As shown on the left of Figure 2, below crossover, saturation depends on LHSV (residence time). The extent of saturation is higher for lower LHSV (i.e., higher residence time). In this region, kinetics determines reaction rates. To the right, above crossover, the extent of reaction depends less on LHSV. Thermodynamics dominate. In this region, using a catalyst with higher saturation activity makes less and less difference.
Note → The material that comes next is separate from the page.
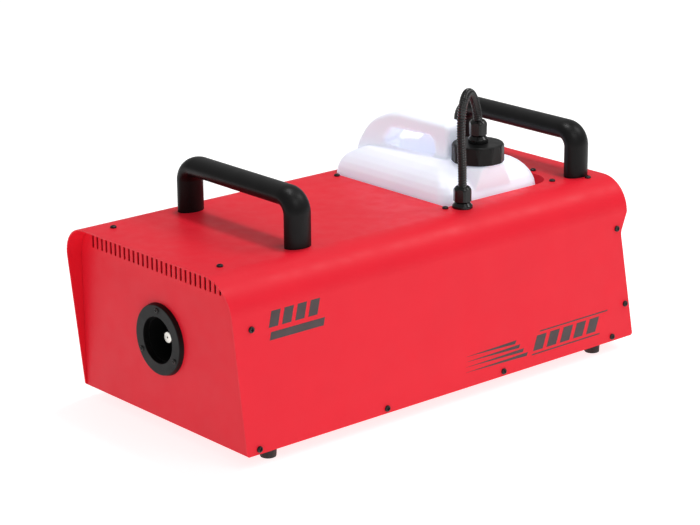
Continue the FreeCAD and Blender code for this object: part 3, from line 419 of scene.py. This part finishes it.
def curve_points(points):
    """The smooth line of a route, read as points from a NURBS spline."""
    curve = bpy.data.curves.new("route", "CURVE")
    curve.dimensions = "3D"
    curve.resolution_u = 24
    spline = curve.splines.new("NURBS")
    spline.points.add(len(points) - 1)
    for control, point in zip(spline.points, points):
        control.co = (*point, 1.0)
    spline.order_u = 3
    spline.use_endpoint_u = True
    holder = bpy.data.objects.new("route", curve)
    bpy.context.scene.collection.objects.link(holder)
    bpy.context.view_layer.update()
    line = bpy.data.meshes.new_from_object(holder)
    places = [vertex.co.copy() for vertex in line.vertices]
    bpy.data.meshes.remove(line)
    bpy.data.objects.remove(holder)
    bpy.data.curves.remove(curve)
    return places


def spaced(points, step):
    """The same line as evenly spaced points, about a step apart."""
    total = sum((b - a).length for a, b in zip(points, points[1:]))
    count = max(2, round(total / step))
    step = total / count
    places = [points[0]]
    travelled = 0.0
    for a, b in zip(points, points[1:]):
        run = (b - a).length
        while len(places) < count and travelled + run >= step * len(places):
            places.append(a.lerp(b, (step * len(places) - travelled) / run))
        travelled += run
    places.append(points[-1])
    return places


def ringed_tube(path, radius_at, sides):
    """Tube whose radius follows radius_at(ring number), closed at both ends."""
    shape = bmesh.new()
    across = Vector((1, 0, 0))
    rings = []
    for i, place in enumerate(path):
        heading = (path[min(i + 1, len(path) - 1)] - path[max(i - 1, 0)]).normalized()
        across = (across - heading * across.dot(heading)).normalized()
        aside = heading.cross(across)
        radius = radius_at(i)
        ring = []
        for k in range(sides):
            turn = 2 * math.pi * k / sides
            outward = across * math.cos(turn) + aside * math.sin(turn)
            ring.append(shape.verts.new(place + outward * radius))
        rings.append(ring)
    for first, second in zip(rings, rings[1:]):
        for k in range(sides):
            shape.faces.new((first[k], first[(k + 1) % sides], second[(k + 1) % sides], second[k]))
    shape.faces.new(reversed(rings[0]))
    shape.faces.new(rings[-1])
    return shape


# ---------------------------------------------------------------- hose conduit

# Middle line of the hose in metres, from the gland on the cover to the gland on the cap.
conduit_route = [
    Vector((0.0987, 0.0631, 0.2140)),
    Vector((0.0992, 0.0624, 0.2375)),
    Vector((0.1010, 0.0598, 0.2605)),
    Vector((0.1035, 0.0561, 0.2820)),
    Vector((0.1038, 0.0557, 0.3030)),
    Vector((0.0976, 0.0648, 0.3190)),
    Vector((0.0874, 0.0796, 0.3245)),
    Vector((0.0770, 0.0949, 0.3200)),
    Vector((0.0677, 0.1085, 0.3100)),
    Vector((0.0596, 0.1203, 0.2960)),
    Vector((0.0541, 0.1283, 0.2810)),
    Vector((0.0540, 0.1285, 0.2675)),
]
conduit_diameter = 10 * MM
conduit_sides = 28
rib_pitch = 2.9 * MM
rib_depth = 1.15 * MM
rib_roundness = 0.7
rings_per_rib = 8
join_share = 0.62


def conduit_radius(ring):
    """Corrugation: round crests with narrower valleys between them."""
    crest = conduit_diameter / 2
    valley = crest - rib_depth
    wave = 0.5 + 0.5 * math.cos(2 * math.pi * ring / rings_per_rib)
    return valley + (crest - valley) * wave ** rib_roundness


def hose_piece(name, path):
    """One stretch of the hose, a ribbed tube along its path."""
    hose = from_bmesh(name, ringed_tube(path, conduit_radius, conduit_sides), "conduit")
    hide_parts("fluid_conduit")
    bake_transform(hose)


def make_conduit():
    """The hose from the casing to the tank, and from there to the gland that rises with the cap.

    The two stretches meet at the crest of a rib, so that the ribs run on across the join.
    """
    path = spaced(curve_points(conduit_route), rib_pitch / rings_per_rib)
    join = round(join_share * len(path) / rings_per_rib) * rings_per_rib
    hose_piece("hose_conduit", path[:join + 1])
    hose_piece("hose_conduit_end", path[join:])


# ---------------------------------------------------------------- tank

skin_voxel = 1.1 * MM
soften_factor = 0.5
soften_rounds = 9


def make_tank():
    """The tank with the soft, rounded skin of blow moulding, over the shape of its solid."""
    solid = bpy.data.objects["tank_body"]
    mesh = solid.data.copy()
    mesh.name = "fluid_tank"
    mesh.transform(solid.matrix_world)
    mesh.materials.clear()
    tank = new_object("fluid_tank", mesh, "tank")
    remesh = tank.modifiers.new("skin", "REMESH")
    remesh.mode = "VOXEL"
    remesh.voxel_size = skin_voxel
    remesh.use_smooth_shade = True
    smooth = tank.modifiers.new("soften", "SMOOTH")
    smooth.factor = soften_factor
    smooth.iterations = soften_rounds
    bpy.context.view_layer.update()
    evaluated = tank.evaluated_get(bpy.context.evaluated_depsgraph_get())
    skin = bpy.data.meshes.new_from_object(evaluated)
    tank.modifiers.clear()
    tank.data = skin
    skin.shade_smooth()
    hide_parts("tank_body")
    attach(tank, "tank")


# ---------------------------------------------------------------- printed graphics

print_lift = 0.12 * MM
badge_blocks = 4
badge_pitch = 17
badge_slant = 0.22
stripe_blocks = 5
stripe_pitch = 21
stripe_slant = 0.35
streak_count = 4
streak_step = 6

# The rear panel's foot along Y and its lean, and the display on it: how far its glass stands
# off the panel, and the height of its middle. Distances are in millimetres.
rear_foot = 562
rear_lean = math.atan(0.189)
display_glass = 0.2
display_middle = 112

# The three figures' middles in millimetres, from the left as seen from behind, half sizes of
# their bars, and the distances of the bars from a figure's middle.
figure_places = (-19, -30, -41)
bar_half_length = 1.9
level_half_length = 1.7
bar_half_width = 0.5
side_offset = 2.4
side_rise = 2.5
edge_rise = 5


def on_side(side):
    """Places on one side of the cover, from casing millimetres along Y and Z."""
    return lambda y, z, lift: Vector((side * (side_face + lift), *at(0, y, z).yz))


def on_rear(x, z, lift):
    """A place on the leaning rear panel, z measured up the panel from its foot."""
    depth = lift / MM + display_glass
    return at(
        x,
        rear_foot + depth * math.cos(rear_lean) - z * math.sin(rear_lean),
        depth * math.sin(rear_lean) + z * math.cos(rear_lean),
    )


def flat_print(name, finish, outlines, place):
    """Thin flat shapes that lie on a face, from their outlines in that face's own directions."""
    shape = bmesh.new()
    for outline in outlines:
        inner = [shape.verts.new(place(u, v, -print_lift)) for u, v in outline]
        outer = [shape.verts.new(place(u, v, print_lift)) for u, v in outline]
        count = len(outline)
        for k in range(count):
            after = (k + 1) % count
            shape.faces.new((inner[k], inner[after], outer[after], outer[k]))
        shape.faces.new(reversed(inner))
        shape.faces.new(outer)
    piece = from_bmesh(name, shape, finish, smooth=False)
    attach(piece, "casing")


def slanted_bar(slant, y, z, width, height):
    """A bar drawn from its lower front corner, which leans towards the rear as it rises."""
    shift = height * slant
    return [(y, z), (y + width, z), (y + width + shift, z + height), (y + shift, z + height)]


def streak(number):
    """A long thin triangle; each is a little higher and shorter than the one before."""
    step = streak_step * number
    return [(300, 17.5 + step), (392 - step, 15 + step), (394 - step, 19 + step)]


def make_prints():
    """Plain blocks and streaks on both sides of the cover, in place of the lettering."""
    badge = [
        slanted_bar(badge_slant, y=30 + badge_pitch * i, z=131, width=12, height=17)
        for i in range(badge_blocks)
    ]
    badge.append(slanted_bar(badge_slant, y=31, z=117.5, width=70, height=8.5))
    stripes = [streak(i) for i in range(streak_count)]
    stripes.extend(
        slanted_bar(stripe_slant, y=402 + stripe_pitch * i, z=18, width=15, height=17)
        for i in range(stripe_blocks)
    )
    for y, z in ((400, 13.4), (412, 38.4)):
        stripes.append(slanted_bar(stripe_slant, y, z, width=108, height=1.4))
    for name, side in (("right", 1), ("left", -1)):
        flat_print(name + "_badge", "print", badge, on_side(side))
        flat_print(name + "_stripes", "print", stripes, on_side(side))


def digit(middle, bars):
    """One seven-segment figure: how far across and up each bar's middle lies, and whether it stands."""
    outlines = []
    for across, rise, stands in bars:
        if stands:
            wide, tall = bar_half_width, bar_half_length
        else:
            wide, tall = level_half_length, bar_half_width
        x = middle - across
        z = display_middle + rise
        outlines.append([
            (x - wide, z - tall), (x + wide, z - tall), (x + wide, z + tall), (x - wide, z + tall),
        ])
    return outlines


def make_digits():
    """The display shows 180."""
    level = [(0, rise, False) for rise in (edge_rise, -edge_rise)]
    right = [(side_offset, rise, True) for rise in (side_rise, -side_rise)]
    left = [(-side_offset, rise, True) for rise in (side_rise, -side_rise)]
    nought = level + right + left
    eight = nought + [(0, 0, False)]
    outlines = []
    for middle, bars in zip(figure_places, (right, eight, nought)):
        outlines.extend(digit(middle, bars))
    flat_print("display_digits", "digits", outlines, on_rear)


# ---------------------------------------------------------------- floor and the rest

floor_reach = 14.0


def make_floor():
    """A square floor that glows a little, so that it comes out almost white."""
    mesh = bpy.data.meshes.new("floor")
    reach = floor_reach
    corners = [(-reach, -reach, 0), (reach, -reach, 0), (reach, reach, 0), (-reach, reach, 0)]
    mesh.from_pydata(corners, [], [(0, 1, 2, 3)])
    floor = bpy.data.objects.new("floor", mesh)
    bpy.context.scene.collection.objects.link(floor)
    material = principled(
        "pale_floor", (0.5, 0.5, 0.5), 0.75, Emission_Color=(1.0, 1.0, 1.0, 1.0), Emission_Strength=0.8,
    )
    mesh.materials.append(material)


make_camera()
make_lights()
make_conduit()
finish_nodes()
make_tank()
make_prints()
make_digits()
make_floor()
HPNA formation and accumulation
At temperatures beyond crossover, polyaromatics grow to form HPNA. HPNA also are known as PNA or PAH (polyaromatic hydrocarbons). They are condensed hydrocarbons containing several fused aromatic rings.4 Light PNAs, with two to six rings, are found in straight-run VGO. Larger HPNAs with more than six rings are found in heavy cracked stocks such as heavy coker gas oil (HCGO) or heavy FCC cycle oil (HCO). They are called the ‘red death’ due to their colour and deleterious impact on operations: they can foul equipment and/or deactivate catalysts.
Figure 3 illustrates ways in which HPNAs might grow and accumulate in high-conversion recycle hydrocrackers. In one mechanism, growth proceeds via the addition of 2-carbon and 4-carbon units.5 Another route involves dimerisation via the Scholl reaction.6 HPNA build-up depends on operating conditions, primarily temperature, pressure, and the bleed rate of UCO. As previously stated, at high enough concentrations, they can foul equipment and/or deactivate catalysts. They must be frequently measured and carefully controlled. The conventional way to reduce HPNAs is to bleed away some UCO, which is expensive because it is equivalent to decreasing conversion to higher-value products.